Winzige Finger, Pfirsichhaut und nur drei goldene Haare: Wenn frischgebackene Eltern ihren Dreikäsehoch - bout de chou ('ein kleines Stück Kohl') wie der Franzose sagt - in die Arme schließen können, wird dieser zum Mittelpunkt des Lebens.
Die gläubigen Italiener nehmen ihre Babmbinis frischgebacken aus einem Kopf Blumenkohl entgegen: I bambini nascono sotto i cavoli ('Die Kinder werden aus dem Blumenkohl geboren'). Danke Mutter Natur! Diese Gemüsevariante ist bis nach Frankreich durchgedrungen, wo man noch heute sagt, dass 'die Mädchen aus Rosen geboren werden' (les filles naissent dans les roses). Auch der Storchenmythos ist auf Europatour gegangen. In Deutschland sagt man beispielsweise, dass die werdene Mutter vom Storch gebissen wurde.

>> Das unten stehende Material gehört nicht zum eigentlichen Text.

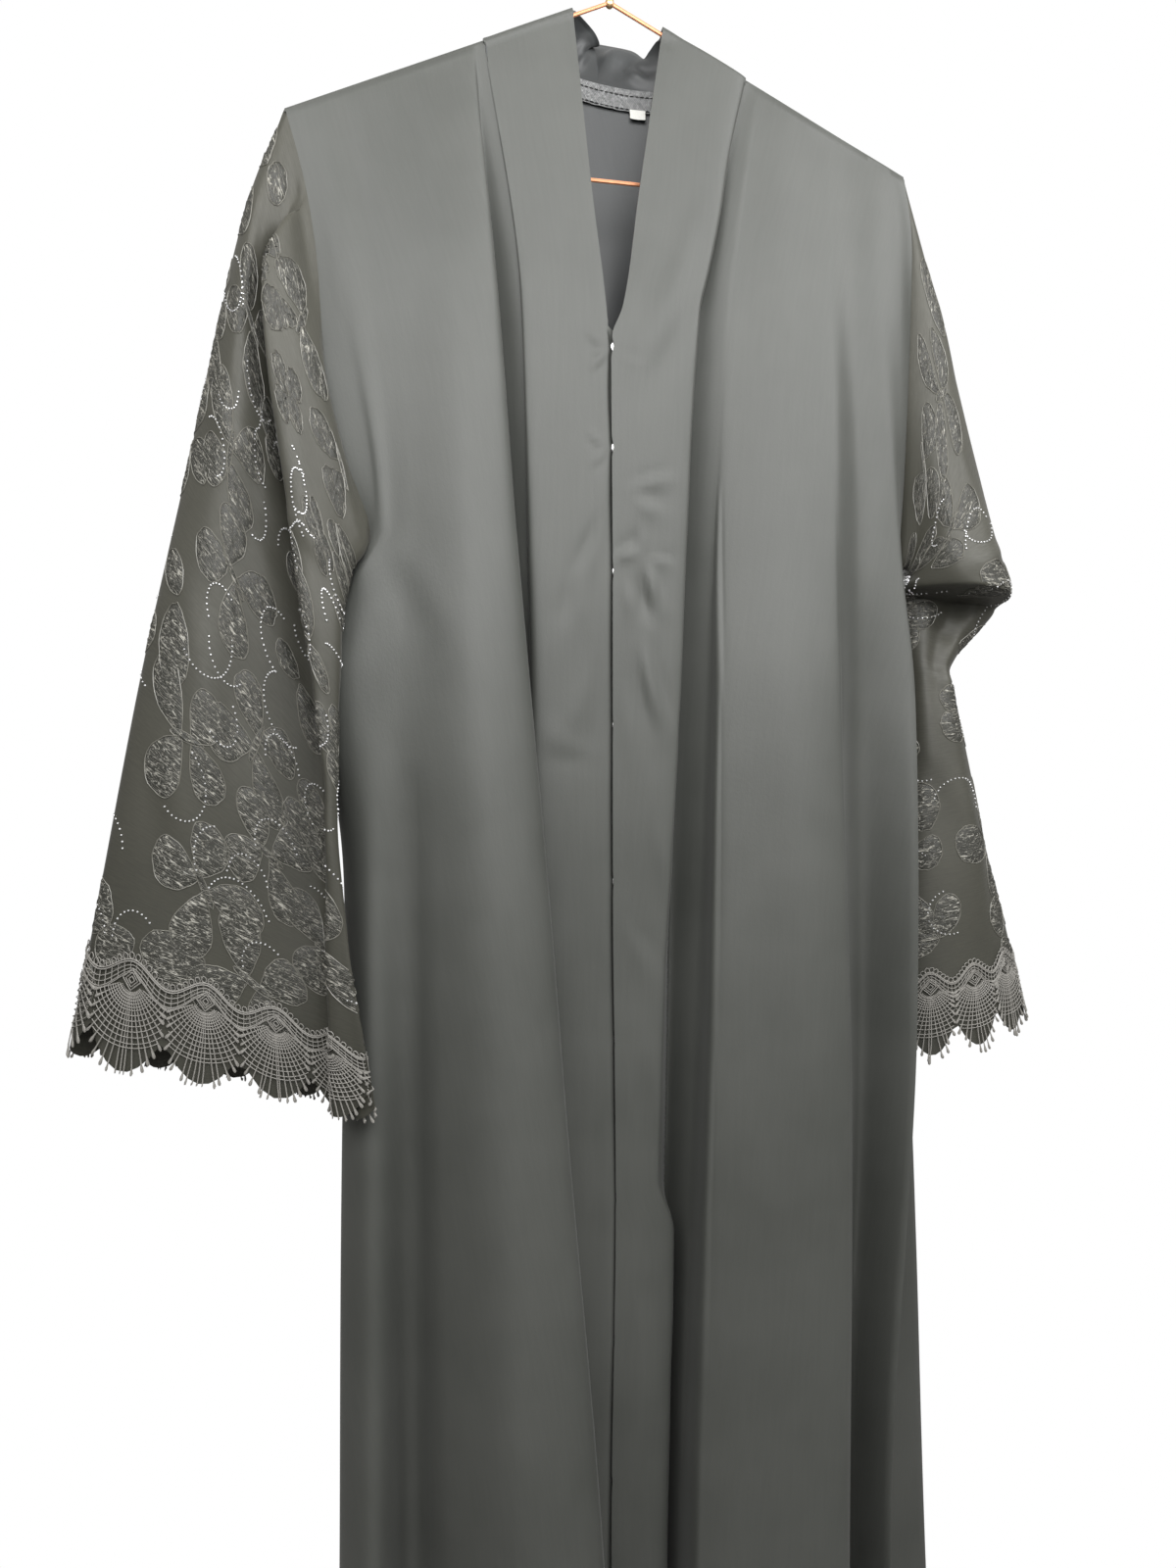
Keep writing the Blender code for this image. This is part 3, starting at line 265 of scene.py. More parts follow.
# How far above LACE_REST some of its threads lie.
RAIL_OVER = 0.0003
FOOT_OVER = 0.0002
ROSETTE_OVER = 0.0004
RAY_OVER = 0.0001
ARC_OVER = 0.0004
PICOTS = 12                 # rings on the top edge of a scallop
PICOT_HALF = (0.00155, 0.00170)     # across and down
PICOT_DROP = 0.0018         # from the top edge to a ring's middle
RAIL_DROPS = (0.0036, 0.0047)       # from the top edge to the two rails
LADDER_FOOT = 0.0098        # the ladder's lower edge over a rosette
LADDER_DIP = 0.0135         # how much lower that is between two scallops
LADDER_LEAN = 0.012         # of a scallop, a bar's ends to either side
LADDER_SHARES = (0.36, 0.68)        # of the way down to its two long threads
# Radii of the lace's threads.
RAIL_THREAD = 0.00050
LONG_THREAD = 0.00034
FOOT_THREADS = (0.00038, 0.00036)
BAR_THREAD = 0.00030
PICOT_THREAD = 0.00034
ARC_THREAD = 0.00031
RAY_THREADS = (.00036, .00040, .00042, .00044, .00060, .00096, .00112, .00062)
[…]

Die bodenständigen Spanier haben scheinbar alles verstanden. Sie bezeichnen die Schwangerschaft samt wachsendem Kugelbauch als Trommel (tener un bombo), die Frau auf dem Bauch mit sich herumschleppen muss, wie in einem Fanfarenzug! Die Engländerin hat ihrerseits ein Brötchen im Ofen (to have a bun in the oven), das 9 lange Monate goldbraun gebacken wird. Der deutsche 'Karnivore' spricht dem Engländer ähnlich liebevoll von einem Braten in der Röhre, auch dieser will perfekt bis zum großen Datum geschmort werden. Bei den Franzosen kommt die Schwangerschaft manchmal etwas überraschend: immerhin hat man nicht allzu oft 'einen Kasper in der Schublade', wie man auf der anderen Rheinseite gern sagt (avoir un polichinelle dans le tiroir). Unverhofft kommt oft!
Die wortschwangere Europareise hat sich gelohnt: denn nach 9 Monaten erblickt das neue Leben endlich 'das Licht der Welt' (dare alla luce in Italien).